● Instructions to follow
Identify all lines in the listing that include the word "millimetres", and copy them out.

● Available data

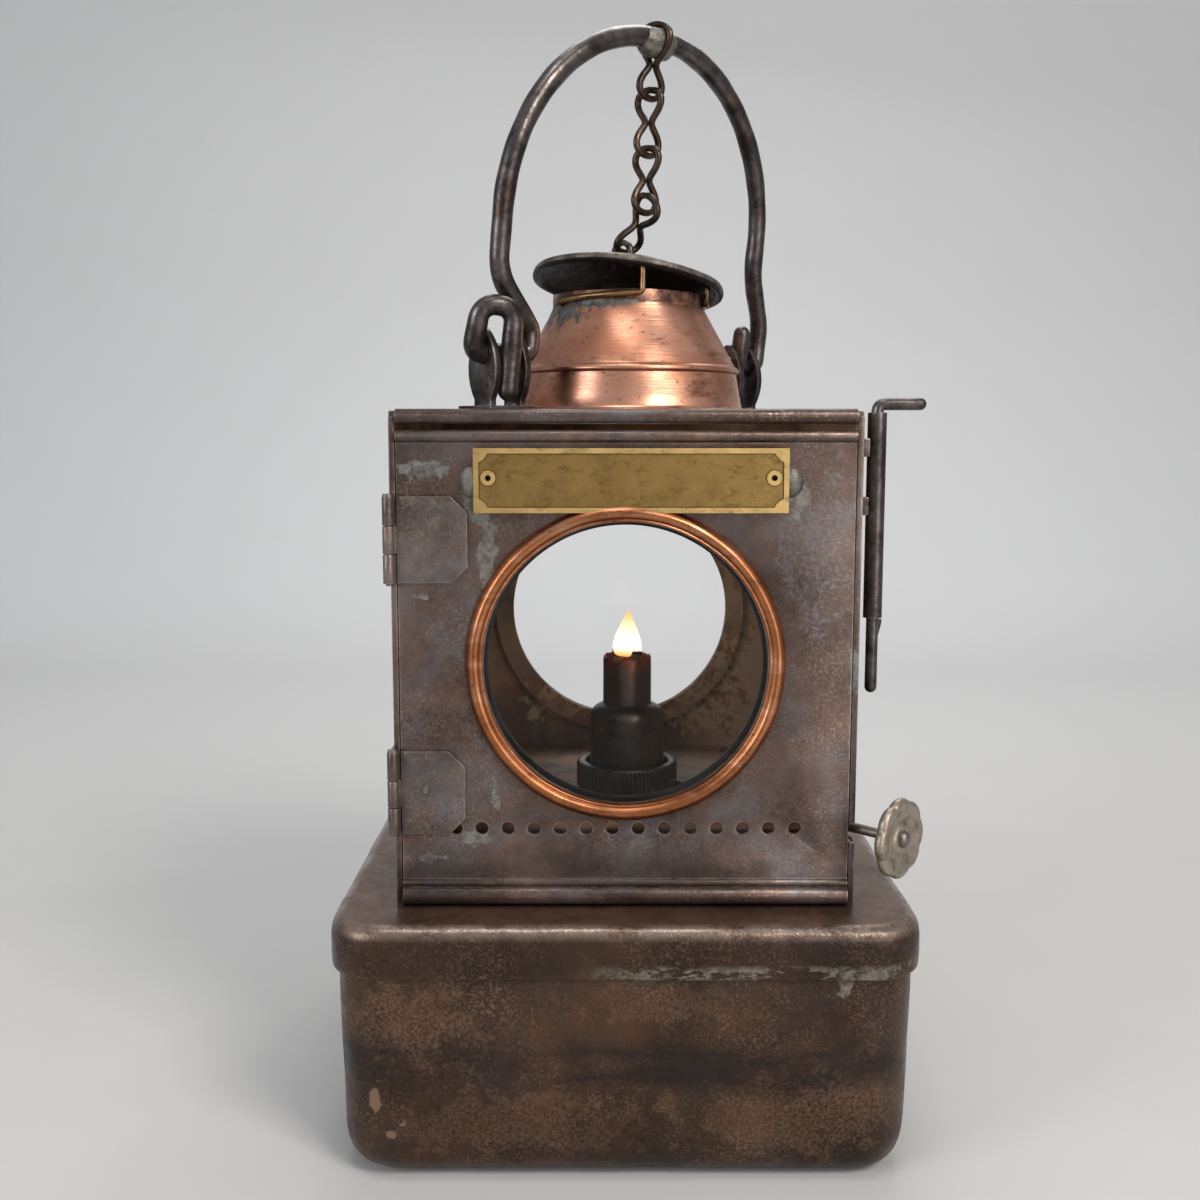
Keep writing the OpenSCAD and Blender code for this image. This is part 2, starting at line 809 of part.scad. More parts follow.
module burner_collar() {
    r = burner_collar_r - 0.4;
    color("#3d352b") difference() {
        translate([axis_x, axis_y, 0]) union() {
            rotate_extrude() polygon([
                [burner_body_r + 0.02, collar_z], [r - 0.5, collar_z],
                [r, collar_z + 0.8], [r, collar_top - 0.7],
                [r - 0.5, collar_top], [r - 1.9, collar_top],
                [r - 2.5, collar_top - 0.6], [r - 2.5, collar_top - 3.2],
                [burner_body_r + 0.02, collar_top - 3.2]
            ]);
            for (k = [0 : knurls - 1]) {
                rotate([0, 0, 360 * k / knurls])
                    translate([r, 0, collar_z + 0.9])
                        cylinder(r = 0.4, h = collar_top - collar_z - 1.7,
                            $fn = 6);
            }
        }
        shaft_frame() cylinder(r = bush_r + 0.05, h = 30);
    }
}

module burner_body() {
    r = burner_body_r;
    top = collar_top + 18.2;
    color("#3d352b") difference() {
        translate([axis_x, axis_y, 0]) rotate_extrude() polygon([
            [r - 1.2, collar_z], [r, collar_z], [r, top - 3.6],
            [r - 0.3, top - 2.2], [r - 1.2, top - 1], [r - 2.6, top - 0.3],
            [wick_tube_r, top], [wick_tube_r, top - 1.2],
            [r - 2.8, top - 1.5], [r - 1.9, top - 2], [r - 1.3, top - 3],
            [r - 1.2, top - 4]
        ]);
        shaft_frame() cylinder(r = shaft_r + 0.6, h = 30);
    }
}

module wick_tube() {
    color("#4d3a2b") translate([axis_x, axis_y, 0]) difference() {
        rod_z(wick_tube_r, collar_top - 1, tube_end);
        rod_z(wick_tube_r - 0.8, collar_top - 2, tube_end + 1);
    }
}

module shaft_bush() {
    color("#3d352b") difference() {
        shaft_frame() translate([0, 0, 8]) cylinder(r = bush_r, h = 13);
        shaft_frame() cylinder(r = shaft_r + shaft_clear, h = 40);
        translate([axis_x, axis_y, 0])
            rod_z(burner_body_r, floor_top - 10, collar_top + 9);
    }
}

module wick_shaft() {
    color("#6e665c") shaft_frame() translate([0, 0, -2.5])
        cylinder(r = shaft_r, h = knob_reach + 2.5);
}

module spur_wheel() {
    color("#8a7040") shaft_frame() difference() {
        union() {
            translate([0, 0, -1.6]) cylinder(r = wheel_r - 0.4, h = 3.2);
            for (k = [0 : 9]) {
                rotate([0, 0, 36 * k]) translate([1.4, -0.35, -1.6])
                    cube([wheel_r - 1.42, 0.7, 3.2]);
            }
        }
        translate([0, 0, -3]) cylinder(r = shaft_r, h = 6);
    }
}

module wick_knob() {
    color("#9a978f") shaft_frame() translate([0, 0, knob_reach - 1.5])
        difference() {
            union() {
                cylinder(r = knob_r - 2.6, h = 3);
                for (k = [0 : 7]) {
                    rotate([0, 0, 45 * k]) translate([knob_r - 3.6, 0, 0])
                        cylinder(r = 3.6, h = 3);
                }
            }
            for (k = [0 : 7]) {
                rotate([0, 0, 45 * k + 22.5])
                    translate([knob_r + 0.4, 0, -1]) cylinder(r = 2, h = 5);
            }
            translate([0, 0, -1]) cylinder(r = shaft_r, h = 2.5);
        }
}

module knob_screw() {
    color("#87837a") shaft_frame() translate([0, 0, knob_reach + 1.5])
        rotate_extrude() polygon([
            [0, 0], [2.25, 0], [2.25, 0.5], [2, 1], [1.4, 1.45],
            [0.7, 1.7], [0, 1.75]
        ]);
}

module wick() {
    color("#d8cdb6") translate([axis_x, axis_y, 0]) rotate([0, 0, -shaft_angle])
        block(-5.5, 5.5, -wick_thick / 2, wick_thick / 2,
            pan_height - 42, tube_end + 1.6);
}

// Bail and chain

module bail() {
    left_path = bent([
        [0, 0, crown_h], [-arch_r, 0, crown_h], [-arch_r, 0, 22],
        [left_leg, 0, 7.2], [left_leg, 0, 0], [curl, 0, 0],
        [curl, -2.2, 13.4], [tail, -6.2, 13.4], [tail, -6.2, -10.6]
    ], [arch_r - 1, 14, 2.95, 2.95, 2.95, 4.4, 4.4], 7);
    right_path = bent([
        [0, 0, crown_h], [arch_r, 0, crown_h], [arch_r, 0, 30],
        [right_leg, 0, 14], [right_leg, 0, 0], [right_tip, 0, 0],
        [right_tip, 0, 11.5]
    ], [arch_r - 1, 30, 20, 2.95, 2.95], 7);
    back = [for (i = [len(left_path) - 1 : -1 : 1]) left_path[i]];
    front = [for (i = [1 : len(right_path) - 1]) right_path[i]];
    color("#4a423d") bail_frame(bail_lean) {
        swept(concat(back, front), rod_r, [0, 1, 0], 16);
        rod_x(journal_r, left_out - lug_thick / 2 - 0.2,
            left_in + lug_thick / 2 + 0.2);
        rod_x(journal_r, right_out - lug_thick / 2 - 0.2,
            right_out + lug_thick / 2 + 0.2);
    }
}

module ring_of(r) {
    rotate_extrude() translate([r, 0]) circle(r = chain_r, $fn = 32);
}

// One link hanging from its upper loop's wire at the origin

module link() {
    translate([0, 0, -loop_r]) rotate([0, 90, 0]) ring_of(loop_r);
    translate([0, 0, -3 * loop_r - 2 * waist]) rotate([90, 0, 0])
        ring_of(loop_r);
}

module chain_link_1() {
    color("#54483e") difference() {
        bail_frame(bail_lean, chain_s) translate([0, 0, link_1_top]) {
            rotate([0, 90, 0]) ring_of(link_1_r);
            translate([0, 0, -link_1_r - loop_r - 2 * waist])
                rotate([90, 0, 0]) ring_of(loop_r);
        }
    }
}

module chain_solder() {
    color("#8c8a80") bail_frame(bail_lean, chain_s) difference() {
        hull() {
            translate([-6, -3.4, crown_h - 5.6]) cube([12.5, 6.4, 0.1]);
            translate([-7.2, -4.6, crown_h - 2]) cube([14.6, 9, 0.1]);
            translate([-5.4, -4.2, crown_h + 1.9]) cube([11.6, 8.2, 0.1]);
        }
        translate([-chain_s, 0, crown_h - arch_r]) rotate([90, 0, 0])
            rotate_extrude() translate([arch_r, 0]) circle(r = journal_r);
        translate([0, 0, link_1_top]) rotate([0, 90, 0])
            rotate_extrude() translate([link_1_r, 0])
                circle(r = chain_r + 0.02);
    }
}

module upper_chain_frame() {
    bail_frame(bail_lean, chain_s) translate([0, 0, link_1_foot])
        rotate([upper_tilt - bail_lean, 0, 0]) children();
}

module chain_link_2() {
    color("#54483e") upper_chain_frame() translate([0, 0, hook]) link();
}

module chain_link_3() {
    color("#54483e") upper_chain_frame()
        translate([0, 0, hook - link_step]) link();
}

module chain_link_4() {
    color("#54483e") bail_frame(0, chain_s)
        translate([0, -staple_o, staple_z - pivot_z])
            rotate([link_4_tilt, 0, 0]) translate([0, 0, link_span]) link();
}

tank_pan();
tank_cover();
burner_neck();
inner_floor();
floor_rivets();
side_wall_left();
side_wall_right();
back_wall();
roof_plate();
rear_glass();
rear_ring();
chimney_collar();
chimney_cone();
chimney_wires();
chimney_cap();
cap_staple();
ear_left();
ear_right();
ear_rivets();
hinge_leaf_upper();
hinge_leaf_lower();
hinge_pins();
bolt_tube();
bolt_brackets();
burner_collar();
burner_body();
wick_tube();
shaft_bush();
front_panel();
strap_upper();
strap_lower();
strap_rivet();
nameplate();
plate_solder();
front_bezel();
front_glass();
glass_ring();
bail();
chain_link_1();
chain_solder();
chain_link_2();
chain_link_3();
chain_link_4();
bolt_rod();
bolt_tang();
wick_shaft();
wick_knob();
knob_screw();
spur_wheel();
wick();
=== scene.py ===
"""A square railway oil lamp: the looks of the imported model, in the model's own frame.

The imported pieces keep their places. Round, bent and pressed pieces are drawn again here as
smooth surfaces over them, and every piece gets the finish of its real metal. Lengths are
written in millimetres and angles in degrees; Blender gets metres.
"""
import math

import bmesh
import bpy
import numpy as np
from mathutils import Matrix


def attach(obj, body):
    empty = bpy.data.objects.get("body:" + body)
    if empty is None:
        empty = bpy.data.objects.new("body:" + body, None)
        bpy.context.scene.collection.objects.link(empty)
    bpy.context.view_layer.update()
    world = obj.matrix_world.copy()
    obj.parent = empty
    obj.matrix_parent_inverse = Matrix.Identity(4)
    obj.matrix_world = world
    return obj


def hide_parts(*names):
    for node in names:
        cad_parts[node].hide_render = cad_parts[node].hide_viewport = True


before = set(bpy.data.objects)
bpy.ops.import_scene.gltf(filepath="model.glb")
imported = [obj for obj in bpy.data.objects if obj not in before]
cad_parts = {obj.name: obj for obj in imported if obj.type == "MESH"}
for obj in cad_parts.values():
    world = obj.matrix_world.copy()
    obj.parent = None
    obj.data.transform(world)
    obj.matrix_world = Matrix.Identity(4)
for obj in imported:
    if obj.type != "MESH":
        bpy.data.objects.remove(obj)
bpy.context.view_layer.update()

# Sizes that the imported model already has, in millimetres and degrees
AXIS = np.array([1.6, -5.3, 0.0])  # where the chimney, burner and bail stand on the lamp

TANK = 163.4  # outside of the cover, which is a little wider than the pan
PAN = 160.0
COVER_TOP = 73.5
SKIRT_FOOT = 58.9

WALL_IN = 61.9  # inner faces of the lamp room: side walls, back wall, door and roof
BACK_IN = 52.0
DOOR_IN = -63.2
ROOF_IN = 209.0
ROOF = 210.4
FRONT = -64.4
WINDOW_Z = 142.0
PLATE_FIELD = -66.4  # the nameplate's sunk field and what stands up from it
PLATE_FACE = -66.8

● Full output
written in millimetres and angles in degrees; Blender gets metres.
# Sizes that the imported model already has, in millimetres and degrees